(Rows from a dataset)

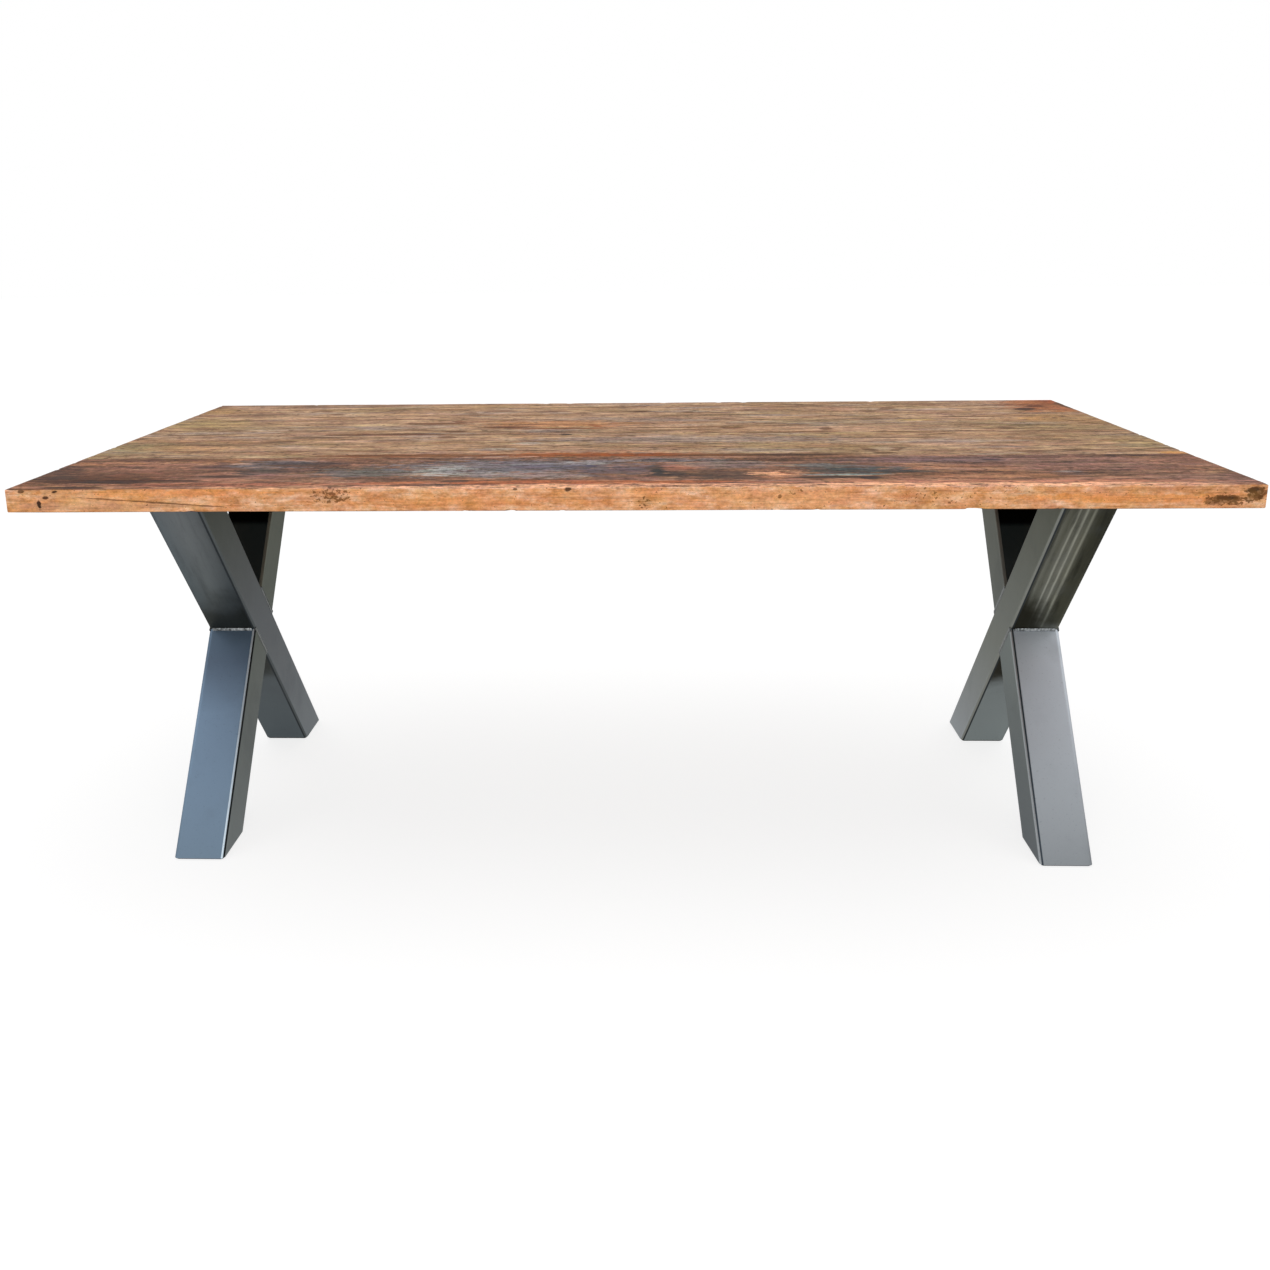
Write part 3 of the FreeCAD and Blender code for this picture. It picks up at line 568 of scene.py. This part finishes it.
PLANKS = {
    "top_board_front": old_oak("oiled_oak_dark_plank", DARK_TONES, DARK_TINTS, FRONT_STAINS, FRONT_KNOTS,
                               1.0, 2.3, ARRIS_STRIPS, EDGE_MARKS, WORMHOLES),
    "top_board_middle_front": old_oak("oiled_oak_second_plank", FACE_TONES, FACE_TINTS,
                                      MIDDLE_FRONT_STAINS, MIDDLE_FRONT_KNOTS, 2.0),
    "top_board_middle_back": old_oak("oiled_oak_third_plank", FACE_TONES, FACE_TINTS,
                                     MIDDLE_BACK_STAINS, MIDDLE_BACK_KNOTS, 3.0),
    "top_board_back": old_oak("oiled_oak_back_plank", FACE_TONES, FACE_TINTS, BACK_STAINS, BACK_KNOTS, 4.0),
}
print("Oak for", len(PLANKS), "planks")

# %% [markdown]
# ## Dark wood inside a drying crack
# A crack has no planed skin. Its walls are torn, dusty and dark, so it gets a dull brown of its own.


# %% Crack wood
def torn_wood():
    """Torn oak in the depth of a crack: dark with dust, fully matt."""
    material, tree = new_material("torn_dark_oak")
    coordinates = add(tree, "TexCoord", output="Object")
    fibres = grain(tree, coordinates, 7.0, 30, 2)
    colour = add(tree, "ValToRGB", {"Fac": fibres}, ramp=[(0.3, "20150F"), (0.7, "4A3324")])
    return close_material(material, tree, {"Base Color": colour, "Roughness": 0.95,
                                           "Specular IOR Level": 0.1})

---

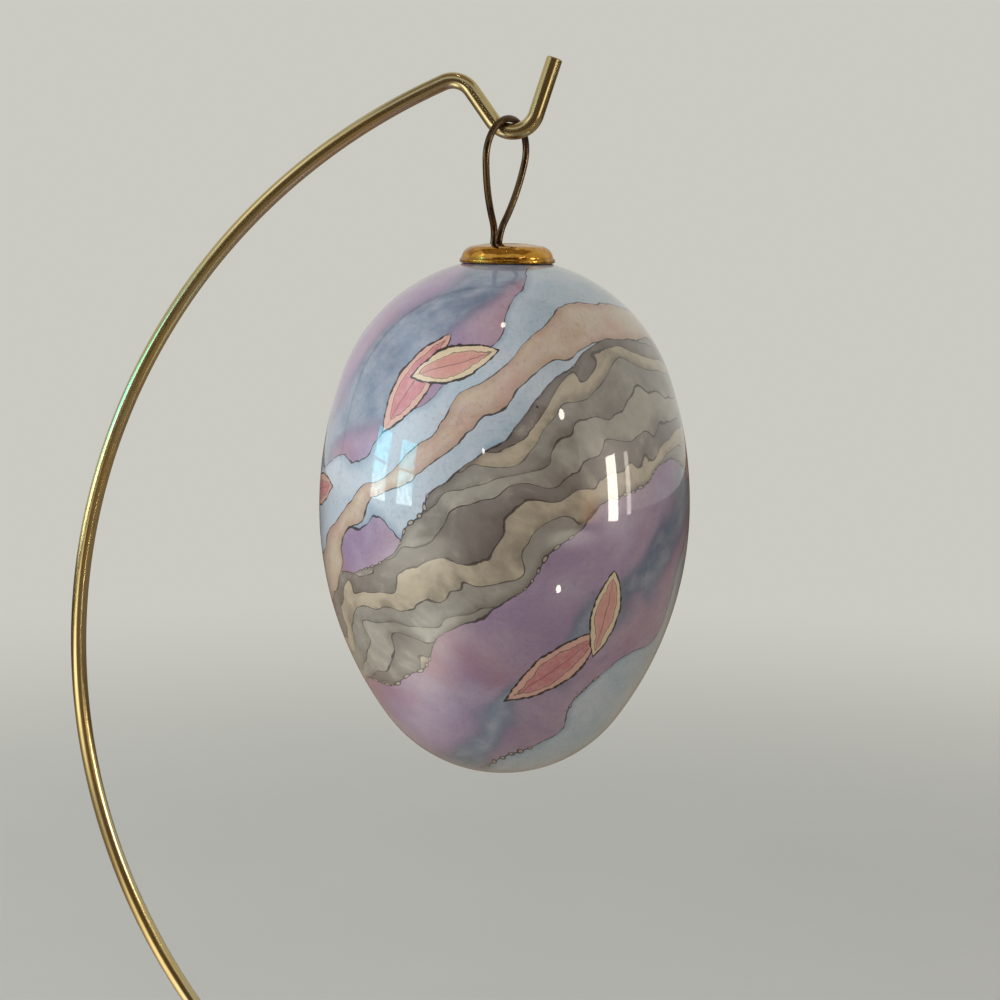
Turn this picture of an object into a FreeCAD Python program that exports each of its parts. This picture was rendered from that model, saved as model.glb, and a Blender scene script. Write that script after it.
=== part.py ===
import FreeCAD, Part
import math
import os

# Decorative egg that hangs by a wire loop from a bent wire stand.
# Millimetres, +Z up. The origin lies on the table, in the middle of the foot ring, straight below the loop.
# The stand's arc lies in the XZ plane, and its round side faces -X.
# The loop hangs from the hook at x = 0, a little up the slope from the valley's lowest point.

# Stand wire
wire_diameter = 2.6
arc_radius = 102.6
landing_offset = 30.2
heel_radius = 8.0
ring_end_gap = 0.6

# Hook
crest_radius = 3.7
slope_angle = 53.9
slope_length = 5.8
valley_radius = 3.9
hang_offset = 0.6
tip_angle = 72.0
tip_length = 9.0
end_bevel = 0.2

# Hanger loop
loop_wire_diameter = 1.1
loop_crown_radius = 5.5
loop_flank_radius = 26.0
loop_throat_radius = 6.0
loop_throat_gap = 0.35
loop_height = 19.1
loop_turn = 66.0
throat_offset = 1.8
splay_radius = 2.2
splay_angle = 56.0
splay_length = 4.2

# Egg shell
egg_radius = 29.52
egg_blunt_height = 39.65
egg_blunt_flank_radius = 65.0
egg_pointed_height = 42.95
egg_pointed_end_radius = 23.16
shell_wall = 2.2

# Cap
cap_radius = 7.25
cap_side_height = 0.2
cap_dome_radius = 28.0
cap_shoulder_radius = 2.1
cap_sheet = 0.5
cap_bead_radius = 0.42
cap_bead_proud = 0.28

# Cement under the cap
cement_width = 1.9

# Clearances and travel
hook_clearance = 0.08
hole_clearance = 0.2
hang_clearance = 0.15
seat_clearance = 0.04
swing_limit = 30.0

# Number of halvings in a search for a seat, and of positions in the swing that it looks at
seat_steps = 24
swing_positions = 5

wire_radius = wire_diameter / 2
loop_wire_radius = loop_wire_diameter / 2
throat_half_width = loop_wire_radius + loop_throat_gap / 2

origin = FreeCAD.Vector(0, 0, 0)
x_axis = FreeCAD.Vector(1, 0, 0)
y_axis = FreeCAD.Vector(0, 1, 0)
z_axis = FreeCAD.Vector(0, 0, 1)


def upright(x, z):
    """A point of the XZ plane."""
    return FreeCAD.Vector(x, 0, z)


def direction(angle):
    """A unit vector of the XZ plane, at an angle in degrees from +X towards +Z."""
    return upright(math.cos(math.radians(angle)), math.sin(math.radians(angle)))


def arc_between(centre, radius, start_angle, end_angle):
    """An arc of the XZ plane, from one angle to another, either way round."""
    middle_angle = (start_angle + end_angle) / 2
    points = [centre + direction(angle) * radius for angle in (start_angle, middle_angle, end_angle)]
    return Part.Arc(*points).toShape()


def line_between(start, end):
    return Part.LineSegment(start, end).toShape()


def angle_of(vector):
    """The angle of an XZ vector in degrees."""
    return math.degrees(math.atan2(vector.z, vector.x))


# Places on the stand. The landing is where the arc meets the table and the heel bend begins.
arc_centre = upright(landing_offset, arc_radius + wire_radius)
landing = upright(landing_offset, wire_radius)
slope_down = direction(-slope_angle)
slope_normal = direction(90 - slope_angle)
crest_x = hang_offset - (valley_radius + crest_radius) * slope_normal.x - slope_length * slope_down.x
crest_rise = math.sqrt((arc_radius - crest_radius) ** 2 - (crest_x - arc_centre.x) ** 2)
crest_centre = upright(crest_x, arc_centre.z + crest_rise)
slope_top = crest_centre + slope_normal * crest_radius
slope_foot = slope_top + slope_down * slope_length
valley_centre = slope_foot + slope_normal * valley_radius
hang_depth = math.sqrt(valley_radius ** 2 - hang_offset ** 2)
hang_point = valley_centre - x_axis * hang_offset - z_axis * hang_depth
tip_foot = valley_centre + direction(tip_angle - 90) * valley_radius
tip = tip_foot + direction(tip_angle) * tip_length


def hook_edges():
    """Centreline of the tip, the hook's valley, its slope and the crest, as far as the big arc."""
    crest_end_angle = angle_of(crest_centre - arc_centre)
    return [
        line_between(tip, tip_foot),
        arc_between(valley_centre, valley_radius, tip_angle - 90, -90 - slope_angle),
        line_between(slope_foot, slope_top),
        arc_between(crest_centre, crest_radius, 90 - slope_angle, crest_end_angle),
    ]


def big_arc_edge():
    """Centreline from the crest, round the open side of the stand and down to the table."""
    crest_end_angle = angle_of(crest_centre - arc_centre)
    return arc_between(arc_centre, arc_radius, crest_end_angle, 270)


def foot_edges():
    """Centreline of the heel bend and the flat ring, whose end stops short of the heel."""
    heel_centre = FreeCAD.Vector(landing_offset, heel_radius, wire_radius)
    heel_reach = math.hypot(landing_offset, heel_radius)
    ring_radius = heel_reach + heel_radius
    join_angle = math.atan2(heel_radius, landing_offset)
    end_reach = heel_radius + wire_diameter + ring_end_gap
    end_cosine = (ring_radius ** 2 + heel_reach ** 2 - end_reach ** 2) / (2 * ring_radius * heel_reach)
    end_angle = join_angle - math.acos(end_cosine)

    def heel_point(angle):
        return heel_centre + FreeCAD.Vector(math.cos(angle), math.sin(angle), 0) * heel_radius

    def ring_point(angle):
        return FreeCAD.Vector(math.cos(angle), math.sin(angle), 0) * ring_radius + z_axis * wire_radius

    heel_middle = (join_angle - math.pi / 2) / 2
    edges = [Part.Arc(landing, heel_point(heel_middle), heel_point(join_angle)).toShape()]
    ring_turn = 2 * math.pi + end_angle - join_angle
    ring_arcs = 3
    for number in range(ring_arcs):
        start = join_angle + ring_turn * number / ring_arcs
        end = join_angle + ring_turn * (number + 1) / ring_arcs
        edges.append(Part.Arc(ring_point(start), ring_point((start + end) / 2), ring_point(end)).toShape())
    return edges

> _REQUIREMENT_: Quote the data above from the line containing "Turn this picture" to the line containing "# The loop hangs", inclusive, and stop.

> _RESPONSE TO THIS EXERCISE_:
Turn this picture of an object into a FreeCAD Python program that exports each of its parts. This picture was rendered from that model, saved as model.glb, and a Blender scene script. Write that script after it.
=== part.py ===
import FreeCAD, Part
import math
import os

# Decorative egg that hangs by a wire loop from a bent wire stand.
# Millimetres, +Z up. The origin lies on the table, in the middle of the foot ring, straight below the loop.
# The stand's arc lies in the XZ plane, and its round side faces -X.
# The loop hangs from the hook at x = 0, a little up the slope from the valley's lowest point.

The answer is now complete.